- PROBLEM DESCRIPTION
Print the data that follows exactly.

────────────────────

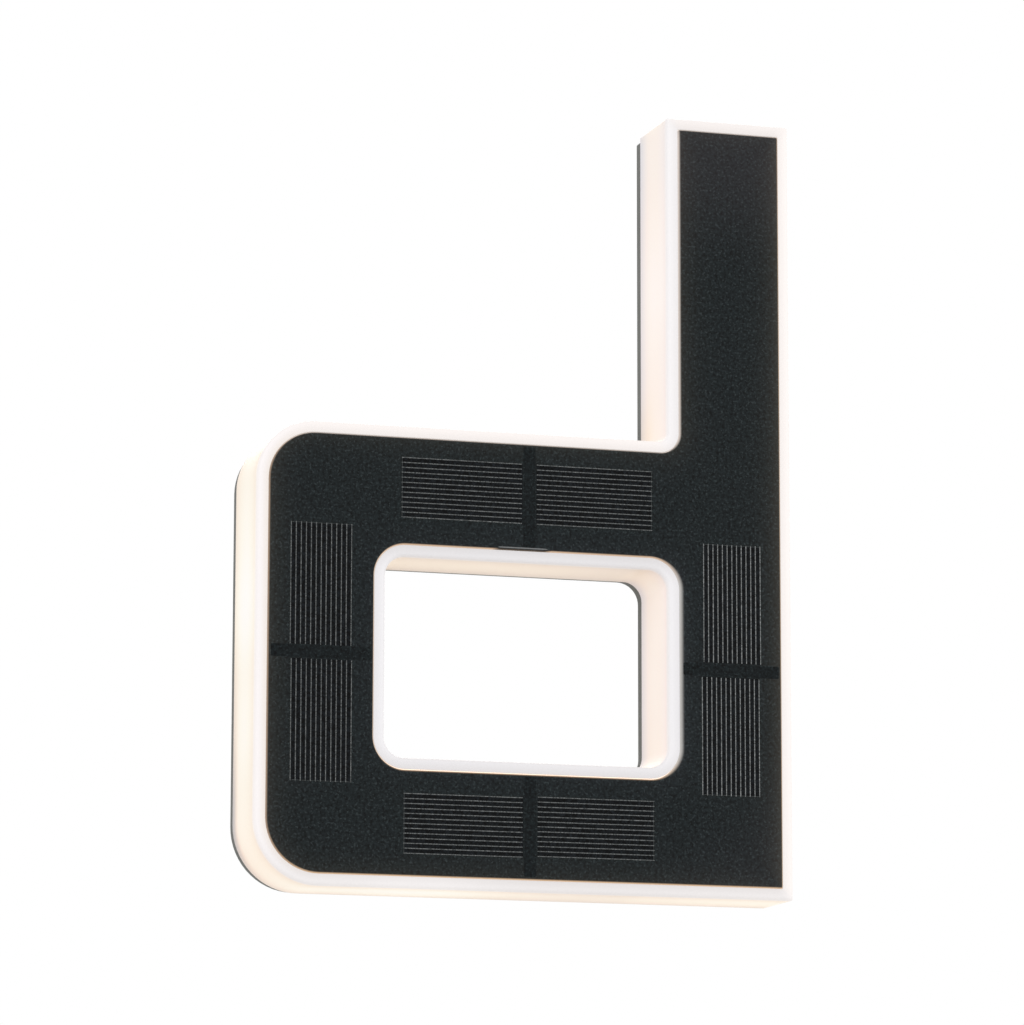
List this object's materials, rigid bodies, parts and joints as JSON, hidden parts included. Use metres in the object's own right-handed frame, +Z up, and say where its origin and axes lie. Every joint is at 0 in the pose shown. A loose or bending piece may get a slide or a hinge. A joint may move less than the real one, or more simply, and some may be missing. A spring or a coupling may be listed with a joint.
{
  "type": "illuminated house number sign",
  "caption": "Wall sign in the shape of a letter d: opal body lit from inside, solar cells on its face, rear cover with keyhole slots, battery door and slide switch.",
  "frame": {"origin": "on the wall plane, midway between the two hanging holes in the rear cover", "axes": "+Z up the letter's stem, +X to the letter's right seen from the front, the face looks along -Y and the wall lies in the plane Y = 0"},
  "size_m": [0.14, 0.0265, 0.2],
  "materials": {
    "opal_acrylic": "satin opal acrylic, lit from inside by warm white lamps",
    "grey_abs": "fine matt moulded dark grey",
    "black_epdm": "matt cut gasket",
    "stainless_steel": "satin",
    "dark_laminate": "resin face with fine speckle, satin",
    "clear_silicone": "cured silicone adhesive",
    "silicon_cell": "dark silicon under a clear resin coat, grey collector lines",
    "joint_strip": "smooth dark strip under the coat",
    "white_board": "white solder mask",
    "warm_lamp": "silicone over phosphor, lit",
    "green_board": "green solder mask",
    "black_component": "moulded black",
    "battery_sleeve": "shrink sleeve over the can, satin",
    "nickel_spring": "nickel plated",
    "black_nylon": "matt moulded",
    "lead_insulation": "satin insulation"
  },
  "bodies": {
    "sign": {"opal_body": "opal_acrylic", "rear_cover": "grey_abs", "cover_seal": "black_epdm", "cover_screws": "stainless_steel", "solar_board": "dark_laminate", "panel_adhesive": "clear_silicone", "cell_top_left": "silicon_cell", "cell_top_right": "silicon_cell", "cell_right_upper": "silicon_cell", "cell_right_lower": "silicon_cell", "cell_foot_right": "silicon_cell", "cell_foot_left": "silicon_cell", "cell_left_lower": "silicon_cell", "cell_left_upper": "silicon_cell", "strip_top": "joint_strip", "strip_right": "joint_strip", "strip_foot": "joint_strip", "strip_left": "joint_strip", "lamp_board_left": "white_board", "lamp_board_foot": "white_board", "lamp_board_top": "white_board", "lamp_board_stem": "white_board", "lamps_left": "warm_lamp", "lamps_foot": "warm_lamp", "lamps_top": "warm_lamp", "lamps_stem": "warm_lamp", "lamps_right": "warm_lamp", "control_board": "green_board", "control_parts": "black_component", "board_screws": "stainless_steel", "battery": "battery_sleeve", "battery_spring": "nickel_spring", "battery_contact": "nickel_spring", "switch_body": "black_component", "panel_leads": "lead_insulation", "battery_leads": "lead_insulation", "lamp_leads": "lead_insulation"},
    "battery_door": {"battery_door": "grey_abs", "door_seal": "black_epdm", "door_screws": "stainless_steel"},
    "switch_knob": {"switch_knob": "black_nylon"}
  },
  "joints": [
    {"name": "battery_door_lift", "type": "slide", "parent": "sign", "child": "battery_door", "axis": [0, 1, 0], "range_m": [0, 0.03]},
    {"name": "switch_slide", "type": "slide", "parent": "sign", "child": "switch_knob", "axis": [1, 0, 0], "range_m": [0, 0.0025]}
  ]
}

────────────────────

- RESULT OF THE TASK
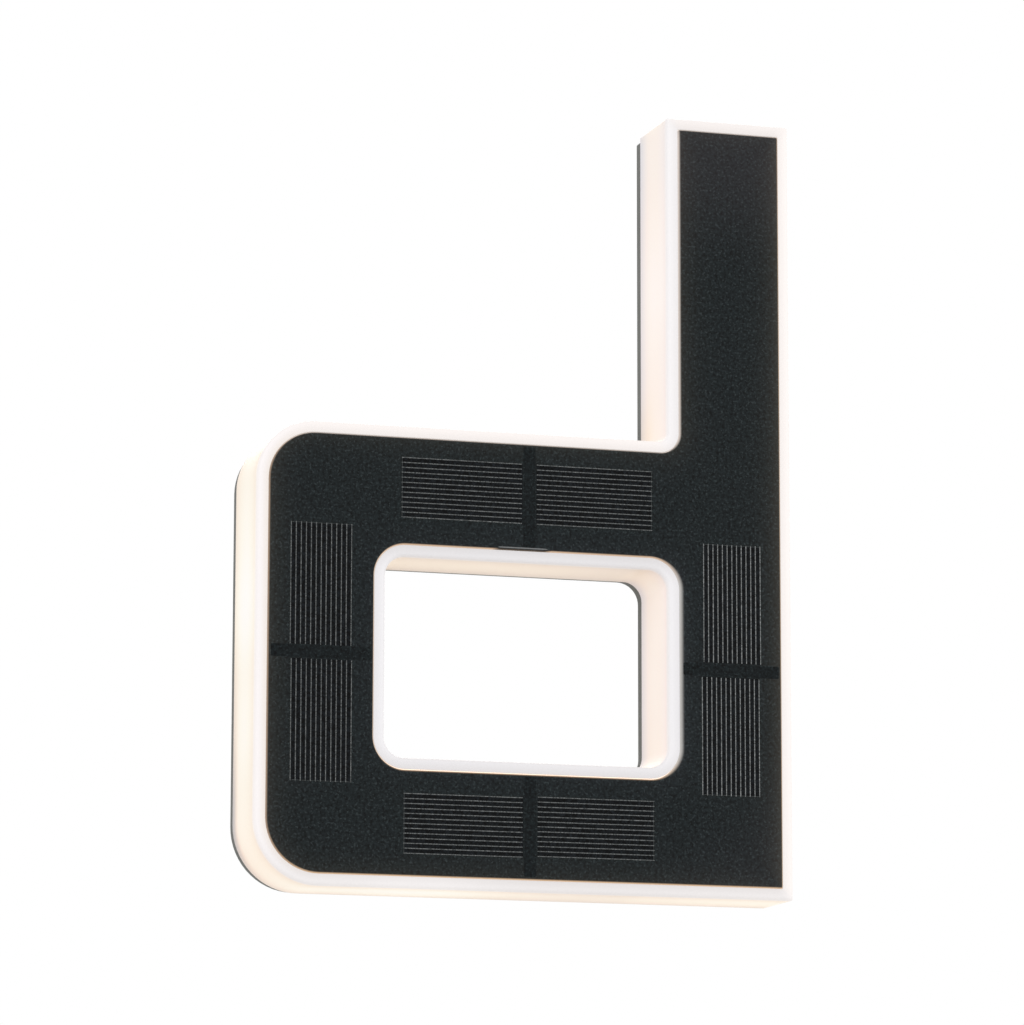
List this object's materials, rigid bodies, parts and joints as JSON, hidden parts included. Use metres in the object's own right-handed frame, +Z up, and say where its origin and axes lie. Every joint is at 0 in the pose shown. A loose or bending piece may get a slide or a hinge. A joint may move less than the real one, or more simply, and some may be missing. A spring or a coupling may be listed with a joint.
{
  "type": "illuminated house number sign",
  "caption": "Wall sign in the shape of a letter d: opal body lit from inside, solar cells on its face, rear cover with keyhole slots, battery door and slide switch.",
  "frame": {"origin": "on the wall plane, midway between the two hanging holes in the rear cover", "axes": "+Z up the letter's stem, +X to the letter's right seen from the front, the face looks along -Y and the wall lies in the plane Y = 0"},
  "size_m": [0.14, 0.0265, 0.2],
  "materials": {
    "opal_acrylic": "satin opal acrylic, lit from inside by warm white lamps",
    "grey_abs": "fine matt moulded dark grey",
    "black_epdm": "matt cut gasket",
    "stainless_steel": "satin",
    "dark_laminate": "resin face with fine speckle, satin",
    "clear_silicone": "cured silicone adhesive",
    "silicon_cell": "dark silicon under a clear resin coat, grey collector lines",
    "joint_strip": "smooth dark strip under the coat",
    "white_board": "white solder mask",
    "warm_lamp": "silicone over phosphor, lit",
    "green_board": "green solder mask",
    "black_component": "moulded black",
    "battery_sleeve": "shrink sleeve over the can, satin",
    "nickel_spring": "nickel plated",
    "black_nylon": "matt moulded",
    "lead_insulation": "satin insulation"
  },
  "bodies": {
    "sign": {"opal_body": "opal_acrylic", "rear_cover": "grey_abs", "cover_seal": "black_epdm", "cover_screws": "stainless_steel", "solar_board": "dark_laminate", "panel_adhesive": "clear_silicone", "cell_top_left": "silicon_cell", "cell_top_right": "silicon_cell", "cell_right_upper": "silicon_cell", "cell_right_lower": "silicon_cell", "cell_foot_right": "silicon_cell", "cell_foot_left": "silicon_cell", "cell_left_lower": "silicon_cell", "cell_left_upper": "silicon_cell", "strip_top": "joint_strip", "strip_right": "joint_strip", "strip_foot": "joint_strip", "strip_left": "joint_strip", "lamp_board_left": "white_board", "lamp_board_foot": "white_board", "lamp_board_top": "white_board", "lamp_board_stem": "white_board", "lamps_left": "warm_lamp", "lamps_foot": "warm_lamp", "lamps_top": "warm_lamp", "lamps_stem": "warm_lamp", "lamps_right": "warm_lamp", "control_board": "green_board", "control_parts": "black_component", "board_screws": "stainless_steel", "battery": "battery_sleeve", "battery_spring": "nickel_spring", "battery_contact": "nickel_spring", "switch_body": "black_component", "panel_leads": "lead_insulation", "battery_leads": "lead_insulation", "lamp_leads": "lead_insulation"},
    "battery_door": {"battery_door": "grey_abs", "door_seal": "black_epdm", "door_screws": "stainless_steel"},
    "switch_knob": {"switch_knob": "black_nylon"}
  },
  "joints": [
    {"name": "battery_door_lift", "type": "slide", "parent": "sign", "child": "battery_door", "axis": [0, 1, 0], "range_m": [0, 0.03]},
    {"name": "switch_slide", "type": "slide", "parent": "sign", "child": "switch_knob", "axis": [1, 0, 0], "range_m": [0, 0.0025]}
  ]
}